WORK TO COMPLETE:
Determine which lines contain the word "Every", then copy those lines.

(Collection entries)
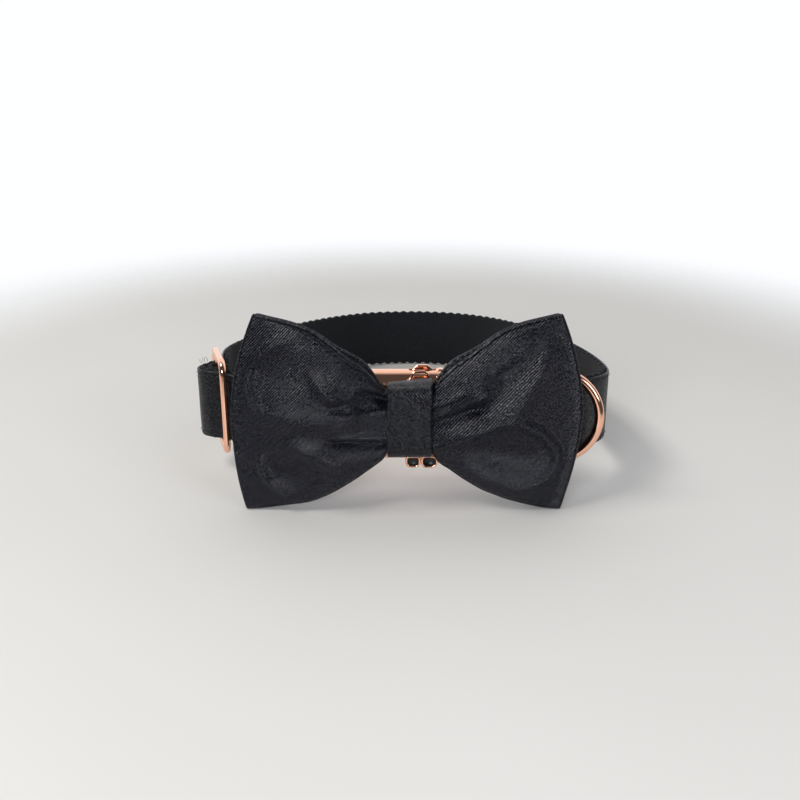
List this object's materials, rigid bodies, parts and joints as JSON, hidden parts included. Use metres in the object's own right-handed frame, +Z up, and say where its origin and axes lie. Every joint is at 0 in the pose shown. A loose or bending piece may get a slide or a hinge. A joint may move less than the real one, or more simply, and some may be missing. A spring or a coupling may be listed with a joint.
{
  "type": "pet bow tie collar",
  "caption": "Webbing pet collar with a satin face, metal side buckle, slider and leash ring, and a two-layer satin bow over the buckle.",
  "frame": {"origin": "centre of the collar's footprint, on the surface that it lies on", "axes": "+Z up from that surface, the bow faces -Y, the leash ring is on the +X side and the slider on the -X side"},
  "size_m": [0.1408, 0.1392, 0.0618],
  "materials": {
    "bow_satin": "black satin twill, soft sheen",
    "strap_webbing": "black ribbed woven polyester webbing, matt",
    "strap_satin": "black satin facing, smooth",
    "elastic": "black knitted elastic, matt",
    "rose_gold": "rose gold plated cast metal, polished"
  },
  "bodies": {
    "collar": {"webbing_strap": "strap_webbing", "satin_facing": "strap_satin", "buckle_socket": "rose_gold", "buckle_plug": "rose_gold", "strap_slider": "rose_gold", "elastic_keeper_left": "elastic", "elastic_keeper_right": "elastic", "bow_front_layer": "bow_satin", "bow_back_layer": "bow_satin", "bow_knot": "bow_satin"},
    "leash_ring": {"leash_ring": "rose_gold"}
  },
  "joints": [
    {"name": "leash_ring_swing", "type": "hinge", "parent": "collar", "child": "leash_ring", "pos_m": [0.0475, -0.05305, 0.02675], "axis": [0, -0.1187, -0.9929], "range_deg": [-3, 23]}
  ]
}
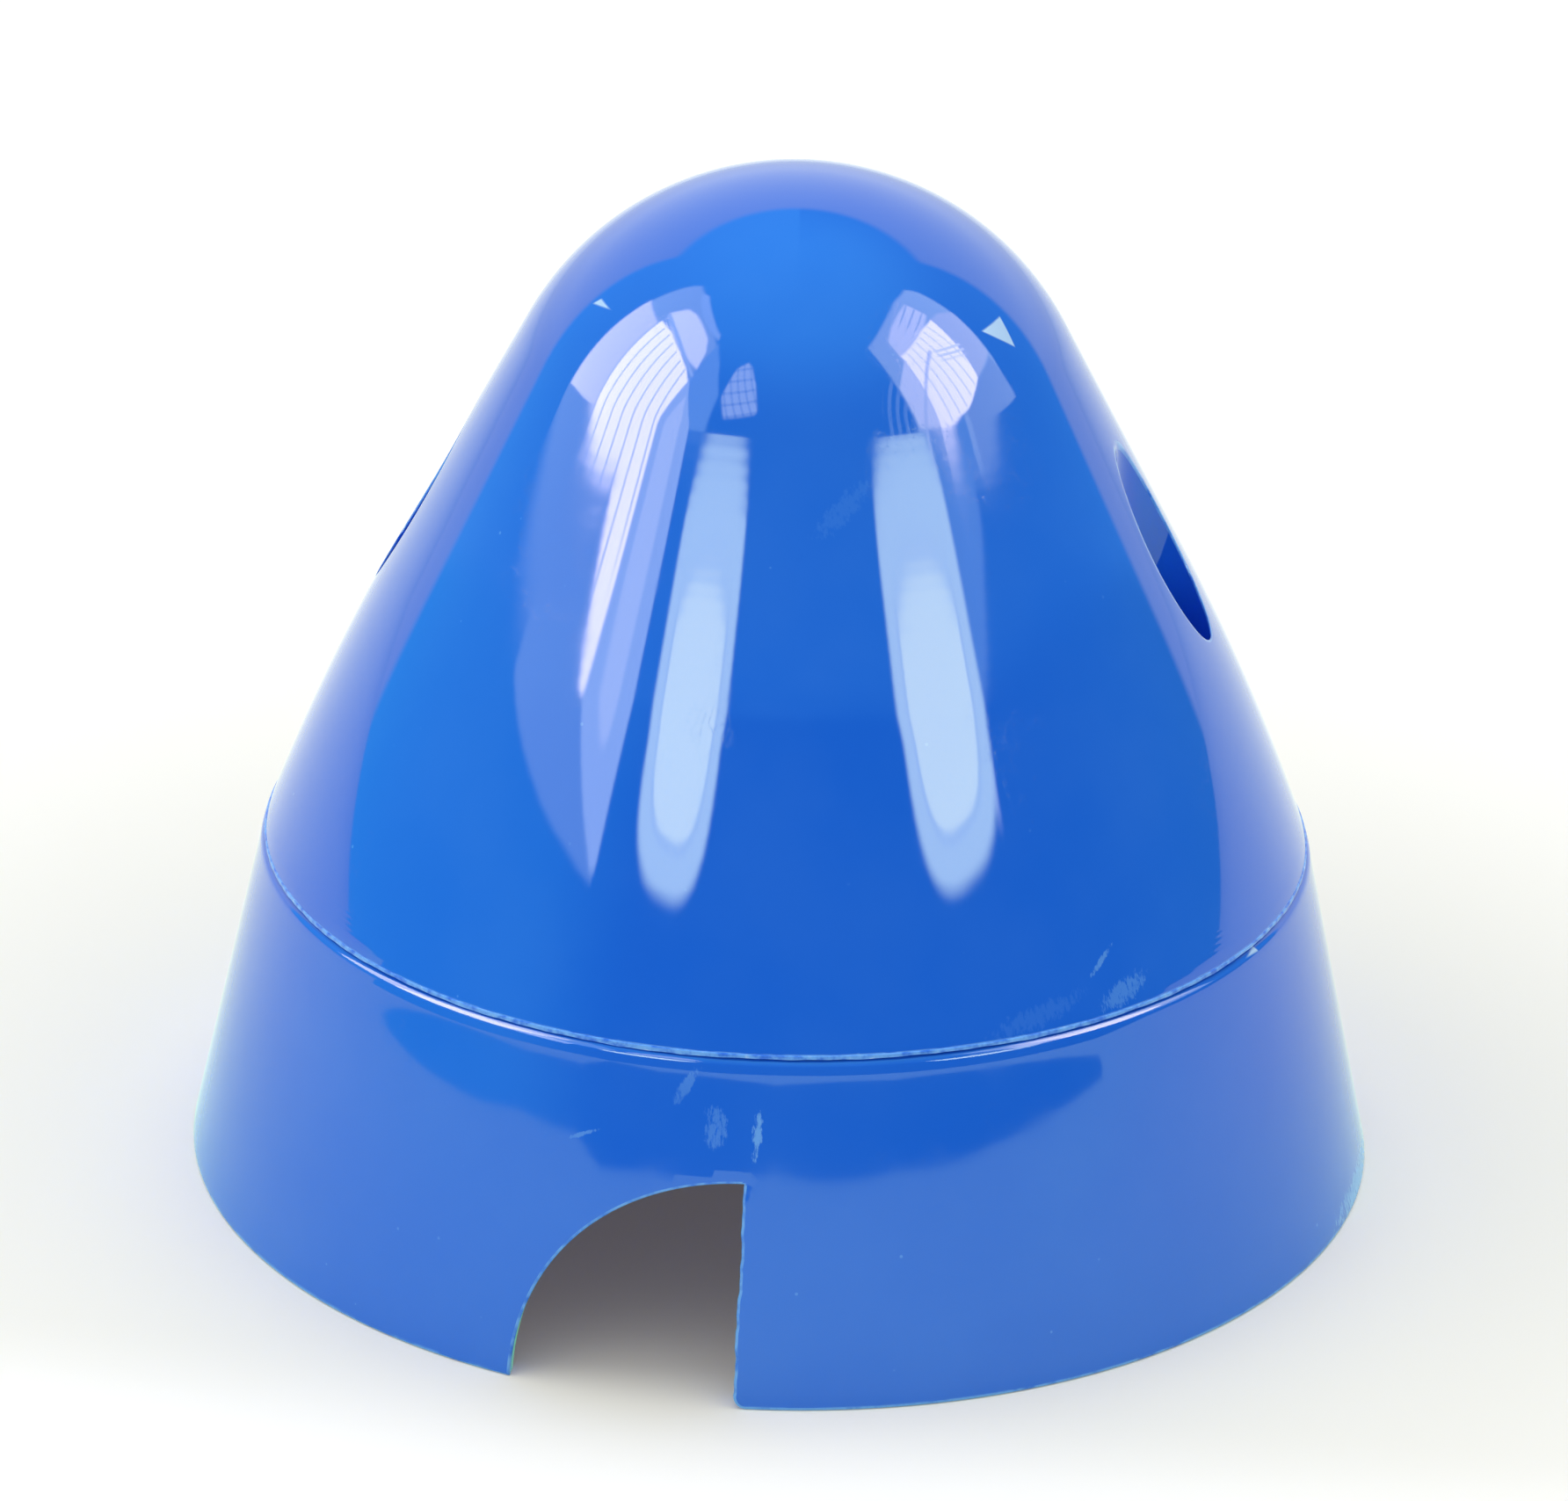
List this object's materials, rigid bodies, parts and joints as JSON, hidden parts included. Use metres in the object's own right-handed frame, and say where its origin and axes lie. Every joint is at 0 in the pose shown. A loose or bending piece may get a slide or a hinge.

RESPONSE:
List this object's materials, rigid bodies, parts and joints as JSON, hidden parts included. Use metres in the object's own right-handed frame, +Z up, and say where its origin and axes lie. Every joint is at 0 in the pose shown. A loose or bending piece may get a slide or a hinge. A joint may move less than the real one, or more simply, and some may be missing. A spring or a coupling may be listed with a joint.
List this object's materials, rigid bodies, parts and joints as JSON, hidden parts included. Use metres in the object's own right-handed frame, and say where its origin and axes lie. Every joint is at 0 in the pose shown. A loose or bending piece may get a slide or a hinge.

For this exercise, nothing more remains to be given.